(Written task)
Would you quote the material below from its first line through the line containing "ROUND_TURNS = 48", exactly and with both ends included?
******************************
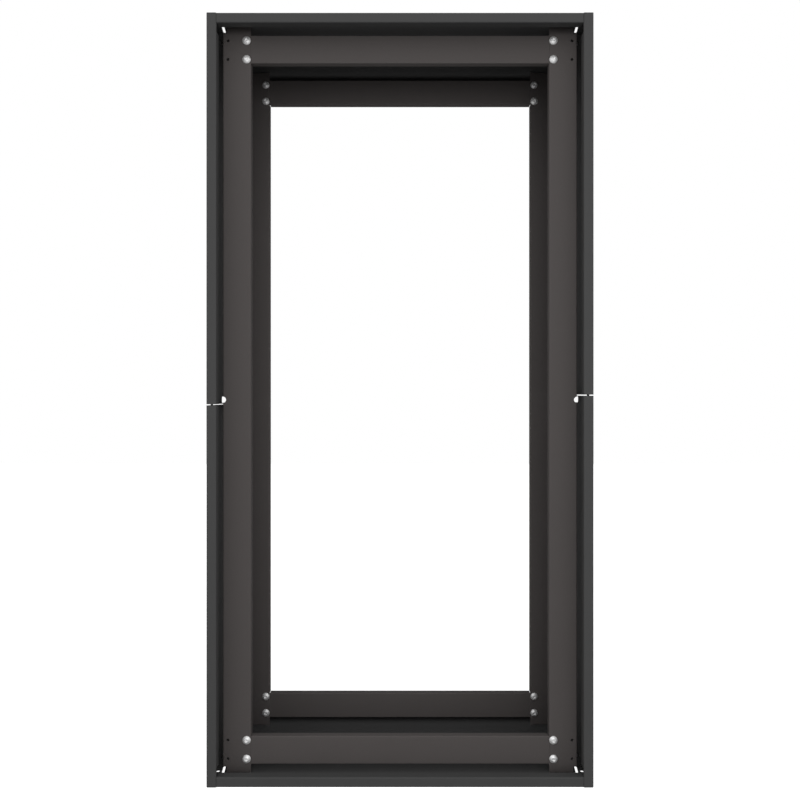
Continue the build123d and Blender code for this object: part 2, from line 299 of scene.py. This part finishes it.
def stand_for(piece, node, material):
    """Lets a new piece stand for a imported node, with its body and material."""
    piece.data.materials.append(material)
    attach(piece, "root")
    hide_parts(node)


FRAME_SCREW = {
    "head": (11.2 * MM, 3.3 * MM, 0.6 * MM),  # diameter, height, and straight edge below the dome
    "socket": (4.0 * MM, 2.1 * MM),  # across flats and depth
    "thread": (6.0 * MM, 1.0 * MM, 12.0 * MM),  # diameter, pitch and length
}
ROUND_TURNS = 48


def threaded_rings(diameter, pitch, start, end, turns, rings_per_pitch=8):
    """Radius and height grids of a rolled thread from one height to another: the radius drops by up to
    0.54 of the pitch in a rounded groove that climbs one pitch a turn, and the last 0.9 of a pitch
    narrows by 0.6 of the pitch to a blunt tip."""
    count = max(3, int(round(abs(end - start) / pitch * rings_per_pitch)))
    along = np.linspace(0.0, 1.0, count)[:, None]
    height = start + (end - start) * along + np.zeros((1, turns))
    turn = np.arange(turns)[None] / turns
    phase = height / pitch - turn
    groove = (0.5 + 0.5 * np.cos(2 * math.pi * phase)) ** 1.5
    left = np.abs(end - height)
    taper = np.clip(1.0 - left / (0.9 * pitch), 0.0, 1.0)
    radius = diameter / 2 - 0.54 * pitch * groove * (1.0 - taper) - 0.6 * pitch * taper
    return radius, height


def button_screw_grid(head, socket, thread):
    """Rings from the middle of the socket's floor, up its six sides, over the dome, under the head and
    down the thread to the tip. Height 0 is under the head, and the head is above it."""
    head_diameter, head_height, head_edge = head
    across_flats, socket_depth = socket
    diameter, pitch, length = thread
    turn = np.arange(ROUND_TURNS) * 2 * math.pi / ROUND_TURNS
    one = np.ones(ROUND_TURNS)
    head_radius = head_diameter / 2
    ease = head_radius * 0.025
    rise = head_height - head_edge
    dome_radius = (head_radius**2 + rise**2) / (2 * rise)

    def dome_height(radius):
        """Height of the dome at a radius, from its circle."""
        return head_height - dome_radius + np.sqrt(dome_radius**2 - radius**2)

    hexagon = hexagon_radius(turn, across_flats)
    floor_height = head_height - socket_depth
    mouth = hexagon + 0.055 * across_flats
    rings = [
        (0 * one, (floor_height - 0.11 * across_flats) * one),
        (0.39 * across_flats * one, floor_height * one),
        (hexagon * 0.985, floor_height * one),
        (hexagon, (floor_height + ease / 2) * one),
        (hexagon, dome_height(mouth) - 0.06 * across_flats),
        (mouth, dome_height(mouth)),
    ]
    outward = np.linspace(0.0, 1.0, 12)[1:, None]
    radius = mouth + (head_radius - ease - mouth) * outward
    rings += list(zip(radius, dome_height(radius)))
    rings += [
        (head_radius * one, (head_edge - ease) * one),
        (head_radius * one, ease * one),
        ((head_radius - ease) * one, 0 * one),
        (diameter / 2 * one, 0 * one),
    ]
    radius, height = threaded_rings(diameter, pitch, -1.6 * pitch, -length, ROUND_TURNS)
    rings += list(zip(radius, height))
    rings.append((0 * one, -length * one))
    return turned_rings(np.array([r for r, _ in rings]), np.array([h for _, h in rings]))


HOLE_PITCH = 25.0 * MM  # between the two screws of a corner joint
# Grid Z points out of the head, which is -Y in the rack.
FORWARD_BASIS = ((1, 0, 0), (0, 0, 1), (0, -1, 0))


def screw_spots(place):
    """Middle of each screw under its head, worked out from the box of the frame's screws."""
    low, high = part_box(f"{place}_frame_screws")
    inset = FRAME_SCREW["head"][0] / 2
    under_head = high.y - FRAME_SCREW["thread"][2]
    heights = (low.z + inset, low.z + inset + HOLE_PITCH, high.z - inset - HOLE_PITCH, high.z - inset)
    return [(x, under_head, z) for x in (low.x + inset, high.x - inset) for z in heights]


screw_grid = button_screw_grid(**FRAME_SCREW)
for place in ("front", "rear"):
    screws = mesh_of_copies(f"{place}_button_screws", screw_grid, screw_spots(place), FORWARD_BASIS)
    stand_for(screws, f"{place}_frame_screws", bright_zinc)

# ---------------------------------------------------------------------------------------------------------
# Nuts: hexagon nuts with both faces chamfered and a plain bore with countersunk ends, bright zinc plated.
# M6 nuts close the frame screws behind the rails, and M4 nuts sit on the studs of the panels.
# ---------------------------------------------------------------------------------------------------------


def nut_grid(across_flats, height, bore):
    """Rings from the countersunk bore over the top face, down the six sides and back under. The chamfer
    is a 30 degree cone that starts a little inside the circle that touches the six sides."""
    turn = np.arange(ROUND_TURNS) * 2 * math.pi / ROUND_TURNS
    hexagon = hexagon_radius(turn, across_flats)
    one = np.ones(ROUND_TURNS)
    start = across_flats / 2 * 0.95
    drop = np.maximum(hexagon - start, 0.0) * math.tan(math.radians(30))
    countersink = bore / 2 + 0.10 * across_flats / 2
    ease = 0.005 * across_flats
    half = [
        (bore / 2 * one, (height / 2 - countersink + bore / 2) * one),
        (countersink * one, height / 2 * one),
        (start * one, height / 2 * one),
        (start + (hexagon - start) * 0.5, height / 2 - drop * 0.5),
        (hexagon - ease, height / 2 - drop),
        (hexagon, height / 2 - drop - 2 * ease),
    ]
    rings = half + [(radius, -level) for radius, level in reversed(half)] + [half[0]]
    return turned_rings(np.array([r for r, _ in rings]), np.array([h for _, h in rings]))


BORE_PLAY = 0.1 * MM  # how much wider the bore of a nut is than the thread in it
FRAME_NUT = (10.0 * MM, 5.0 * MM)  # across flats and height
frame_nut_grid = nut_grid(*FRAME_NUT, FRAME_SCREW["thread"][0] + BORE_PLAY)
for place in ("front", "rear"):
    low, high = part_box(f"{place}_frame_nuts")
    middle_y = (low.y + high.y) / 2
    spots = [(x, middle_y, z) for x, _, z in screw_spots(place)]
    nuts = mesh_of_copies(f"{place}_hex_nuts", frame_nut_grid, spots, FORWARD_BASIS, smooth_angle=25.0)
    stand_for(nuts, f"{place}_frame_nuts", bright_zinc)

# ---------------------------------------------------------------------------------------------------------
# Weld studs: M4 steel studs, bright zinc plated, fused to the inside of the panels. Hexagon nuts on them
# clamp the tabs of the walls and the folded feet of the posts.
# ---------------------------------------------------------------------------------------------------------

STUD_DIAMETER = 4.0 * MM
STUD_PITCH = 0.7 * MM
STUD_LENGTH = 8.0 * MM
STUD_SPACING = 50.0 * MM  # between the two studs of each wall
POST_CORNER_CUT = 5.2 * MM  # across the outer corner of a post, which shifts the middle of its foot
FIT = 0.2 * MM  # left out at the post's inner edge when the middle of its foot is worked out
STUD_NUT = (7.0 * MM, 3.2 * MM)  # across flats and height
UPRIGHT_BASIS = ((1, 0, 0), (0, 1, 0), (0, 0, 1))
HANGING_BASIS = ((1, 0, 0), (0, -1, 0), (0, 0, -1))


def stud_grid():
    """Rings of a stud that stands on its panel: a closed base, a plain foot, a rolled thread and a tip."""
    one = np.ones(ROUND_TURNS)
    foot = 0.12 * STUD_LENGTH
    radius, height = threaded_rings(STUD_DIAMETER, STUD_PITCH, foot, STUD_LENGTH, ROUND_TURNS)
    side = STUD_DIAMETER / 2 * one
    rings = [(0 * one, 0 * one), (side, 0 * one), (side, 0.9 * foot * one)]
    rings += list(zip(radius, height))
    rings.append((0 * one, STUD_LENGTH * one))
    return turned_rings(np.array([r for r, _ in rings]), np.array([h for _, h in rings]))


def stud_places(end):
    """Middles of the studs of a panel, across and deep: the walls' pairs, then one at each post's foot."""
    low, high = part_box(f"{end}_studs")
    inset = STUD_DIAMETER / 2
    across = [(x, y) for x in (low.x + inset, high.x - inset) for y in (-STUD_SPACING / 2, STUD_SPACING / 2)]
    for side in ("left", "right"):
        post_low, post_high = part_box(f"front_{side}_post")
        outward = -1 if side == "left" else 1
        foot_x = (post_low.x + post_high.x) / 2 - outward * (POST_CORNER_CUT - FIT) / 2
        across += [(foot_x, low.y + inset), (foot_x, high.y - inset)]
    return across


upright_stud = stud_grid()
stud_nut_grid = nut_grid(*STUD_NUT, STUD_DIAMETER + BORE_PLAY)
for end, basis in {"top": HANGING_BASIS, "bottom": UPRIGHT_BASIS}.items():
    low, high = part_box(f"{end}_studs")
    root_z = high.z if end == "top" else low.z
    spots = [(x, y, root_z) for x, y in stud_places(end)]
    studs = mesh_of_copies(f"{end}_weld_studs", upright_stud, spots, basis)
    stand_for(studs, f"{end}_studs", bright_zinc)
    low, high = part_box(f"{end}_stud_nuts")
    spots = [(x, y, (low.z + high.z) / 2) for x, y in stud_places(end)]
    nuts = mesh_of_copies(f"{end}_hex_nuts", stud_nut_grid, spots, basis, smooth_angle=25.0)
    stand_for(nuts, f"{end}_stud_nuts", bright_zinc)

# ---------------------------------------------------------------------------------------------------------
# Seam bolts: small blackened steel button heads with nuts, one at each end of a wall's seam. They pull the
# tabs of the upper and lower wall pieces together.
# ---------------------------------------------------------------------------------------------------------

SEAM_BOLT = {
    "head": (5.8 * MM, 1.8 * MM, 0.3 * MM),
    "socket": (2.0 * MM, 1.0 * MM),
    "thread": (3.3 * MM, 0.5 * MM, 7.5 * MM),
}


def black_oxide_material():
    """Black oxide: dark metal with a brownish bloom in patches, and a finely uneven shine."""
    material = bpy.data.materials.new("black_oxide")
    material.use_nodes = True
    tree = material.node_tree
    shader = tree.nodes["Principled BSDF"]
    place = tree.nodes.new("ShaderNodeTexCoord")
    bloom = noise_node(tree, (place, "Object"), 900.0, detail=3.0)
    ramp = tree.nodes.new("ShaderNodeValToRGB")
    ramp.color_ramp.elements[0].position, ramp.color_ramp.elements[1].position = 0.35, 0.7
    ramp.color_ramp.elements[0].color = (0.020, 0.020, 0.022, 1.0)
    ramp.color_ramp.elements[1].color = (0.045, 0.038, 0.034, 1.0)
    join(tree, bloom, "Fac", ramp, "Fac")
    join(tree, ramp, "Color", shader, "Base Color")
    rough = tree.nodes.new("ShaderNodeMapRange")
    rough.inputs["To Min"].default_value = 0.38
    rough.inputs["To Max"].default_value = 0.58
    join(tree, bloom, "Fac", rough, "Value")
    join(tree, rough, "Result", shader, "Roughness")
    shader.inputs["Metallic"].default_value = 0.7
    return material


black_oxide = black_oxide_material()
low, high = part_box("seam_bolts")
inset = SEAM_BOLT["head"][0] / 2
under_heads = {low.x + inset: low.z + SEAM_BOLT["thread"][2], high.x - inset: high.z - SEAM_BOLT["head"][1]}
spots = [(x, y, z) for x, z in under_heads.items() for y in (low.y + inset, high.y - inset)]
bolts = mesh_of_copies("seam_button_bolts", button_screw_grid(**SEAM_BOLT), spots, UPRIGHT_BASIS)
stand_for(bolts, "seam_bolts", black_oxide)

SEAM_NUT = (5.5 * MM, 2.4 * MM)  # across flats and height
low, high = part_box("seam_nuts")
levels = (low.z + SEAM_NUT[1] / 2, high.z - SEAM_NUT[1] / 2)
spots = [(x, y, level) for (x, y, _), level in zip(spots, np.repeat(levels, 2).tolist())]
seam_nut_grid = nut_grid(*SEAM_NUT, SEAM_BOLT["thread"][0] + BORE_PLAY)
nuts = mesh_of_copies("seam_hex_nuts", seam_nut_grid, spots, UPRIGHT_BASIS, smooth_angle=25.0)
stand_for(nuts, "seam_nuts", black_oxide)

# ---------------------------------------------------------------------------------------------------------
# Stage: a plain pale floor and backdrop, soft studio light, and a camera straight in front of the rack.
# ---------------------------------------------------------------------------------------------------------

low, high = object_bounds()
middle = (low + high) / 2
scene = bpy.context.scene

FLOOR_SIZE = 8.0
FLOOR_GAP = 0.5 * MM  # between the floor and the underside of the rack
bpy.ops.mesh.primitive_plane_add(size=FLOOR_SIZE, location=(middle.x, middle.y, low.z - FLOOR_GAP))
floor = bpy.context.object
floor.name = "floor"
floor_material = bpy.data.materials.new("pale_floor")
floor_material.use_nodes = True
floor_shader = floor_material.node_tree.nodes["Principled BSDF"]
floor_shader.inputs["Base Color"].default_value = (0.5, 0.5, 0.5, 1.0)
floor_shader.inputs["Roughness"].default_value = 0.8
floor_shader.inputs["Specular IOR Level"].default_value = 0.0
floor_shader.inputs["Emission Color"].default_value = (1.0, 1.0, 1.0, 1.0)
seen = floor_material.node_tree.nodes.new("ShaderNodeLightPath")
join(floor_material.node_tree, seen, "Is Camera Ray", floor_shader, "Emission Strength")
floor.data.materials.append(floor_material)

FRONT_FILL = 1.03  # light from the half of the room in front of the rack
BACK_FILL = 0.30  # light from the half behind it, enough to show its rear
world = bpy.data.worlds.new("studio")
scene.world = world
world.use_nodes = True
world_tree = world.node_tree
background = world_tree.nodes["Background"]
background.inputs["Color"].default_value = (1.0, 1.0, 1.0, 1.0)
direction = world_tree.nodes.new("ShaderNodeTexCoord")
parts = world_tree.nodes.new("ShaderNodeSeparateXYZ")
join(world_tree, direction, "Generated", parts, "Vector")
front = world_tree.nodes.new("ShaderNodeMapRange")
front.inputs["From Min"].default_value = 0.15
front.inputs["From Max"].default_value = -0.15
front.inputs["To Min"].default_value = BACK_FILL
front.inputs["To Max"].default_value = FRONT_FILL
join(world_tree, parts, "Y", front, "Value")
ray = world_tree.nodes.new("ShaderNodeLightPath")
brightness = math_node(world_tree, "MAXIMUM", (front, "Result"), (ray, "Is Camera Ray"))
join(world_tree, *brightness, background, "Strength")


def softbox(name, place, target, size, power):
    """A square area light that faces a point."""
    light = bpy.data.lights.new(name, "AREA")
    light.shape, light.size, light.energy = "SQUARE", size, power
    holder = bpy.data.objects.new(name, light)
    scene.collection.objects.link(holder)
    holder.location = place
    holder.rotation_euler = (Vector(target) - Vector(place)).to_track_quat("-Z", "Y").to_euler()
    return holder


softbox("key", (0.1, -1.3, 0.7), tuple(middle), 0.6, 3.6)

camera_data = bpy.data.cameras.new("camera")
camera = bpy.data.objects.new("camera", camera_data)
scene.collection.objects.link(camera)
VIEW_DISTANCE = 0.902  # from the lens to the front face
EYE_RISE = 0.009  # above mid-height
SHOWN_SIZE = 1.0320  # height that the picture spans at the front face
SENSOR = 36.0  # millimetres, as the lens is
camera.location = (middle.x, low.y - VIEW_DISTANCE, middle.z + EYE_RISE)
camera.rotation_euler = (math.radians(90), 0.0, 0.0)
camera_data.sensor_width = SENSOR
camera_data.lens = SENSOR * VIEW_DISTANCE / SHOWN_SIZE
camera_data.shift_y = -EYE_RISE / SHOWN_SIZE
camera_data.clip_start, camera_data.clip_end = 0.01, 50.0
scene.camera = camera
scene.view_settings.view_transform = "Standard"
******************************
(Response to this exercise)
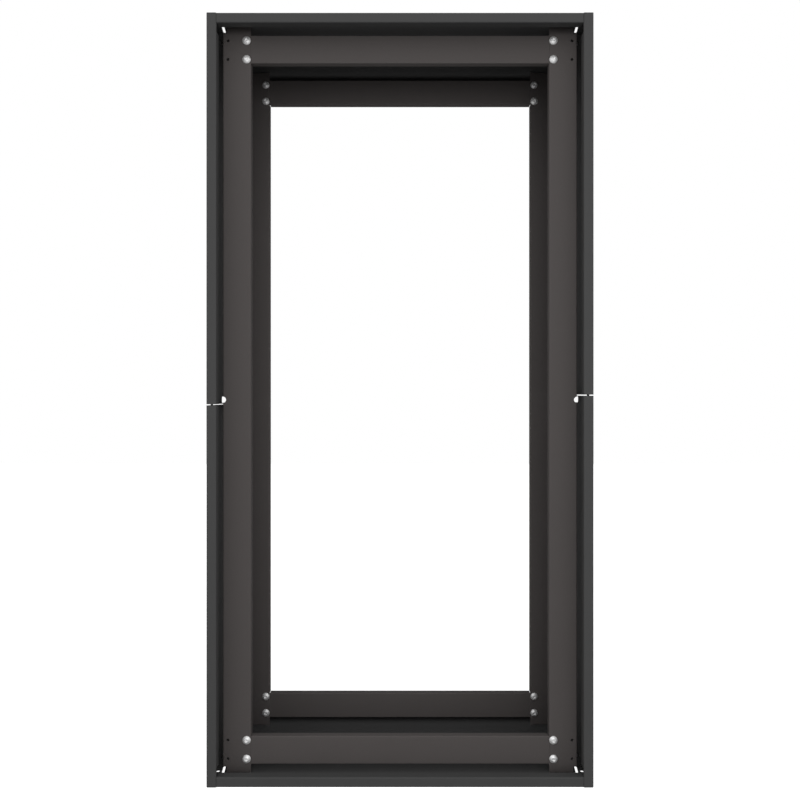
Continue the build123d and Blender code for this object: part 2, from line 299 of scene.py. This part finishes it.
def stand_for(piece, node, material):
    """Lets a new piece stand for a imported node, with its body and material."""
    piece.data.materials.append(material)
    attach(piece, "root")
    hide_parts(node)


FRAME_SCREW = {
    "head": (11.2 * MM, 3.3 * MM, 0.6 * MM),  # diameter, height, and straight edge below the dome
    "socket": (4.0 * MM, 2.1 * MM),  # across flats and depth
    "thread": (6.0 * MM, 1.0 * MM, 12.0 * MM),  # diameter, pitch and length
}
ROUND_TURNS = 48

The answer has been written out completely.